View from the valley

Huge US distribution company Tech Data has been very keen on the idea of assembling and building PCs for vendors. But Tech Data is more than just attracted by IBM's PC operation. In what is more than a fleeting romance, it has gone a long way beyond just seeing it for weekly dinner dates. That's right, it has gone the whole hog and moved in with IBM at Big Blue's manufacturing facility in North Carolina.

Like every couple during the honeymoon period, the companies have professed true love in their co-habitation. They've even given it their own slushy, special name, Factory Direct, to show how happy they are to be able to give resellers their hardware more quickly and efficiently. The happy couple offer two-day delivery to US resellers and speak of their bliss in living under the same roof in North Carolina.
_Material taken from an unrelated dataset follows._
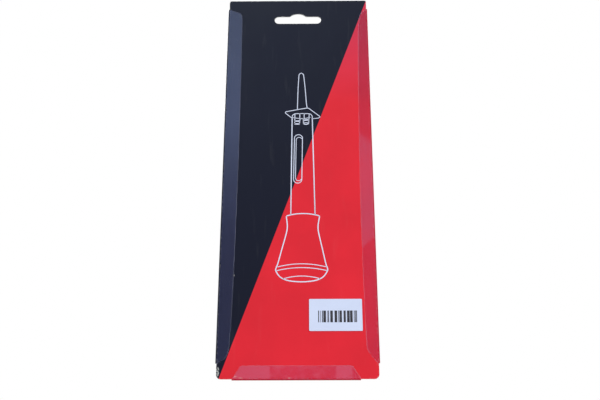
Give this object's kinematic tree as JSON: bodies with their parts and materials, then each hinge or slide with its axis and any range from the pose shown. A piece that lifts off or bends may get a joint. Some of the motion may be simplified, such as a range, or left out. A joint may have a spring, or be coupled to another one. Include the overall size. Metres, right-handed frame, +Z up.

But I can't help thinking it will all end in tears. As they say on Men Behaving Badly, moving in together is the start of a very slippery slope.

Of course, they would say both partners don't have to leave the office to see each other. I say they will argue and be sick of the sight of each other. They would say they can still go out and see other parties. I would say the other partner will sulk if there is so much as a hint of signing deals with anyone else.

Before you know it, IBM will be bossing Tech Data around, complaining when deliveries are not on the table on time and generally 'not being as happy as we were before we lived together'.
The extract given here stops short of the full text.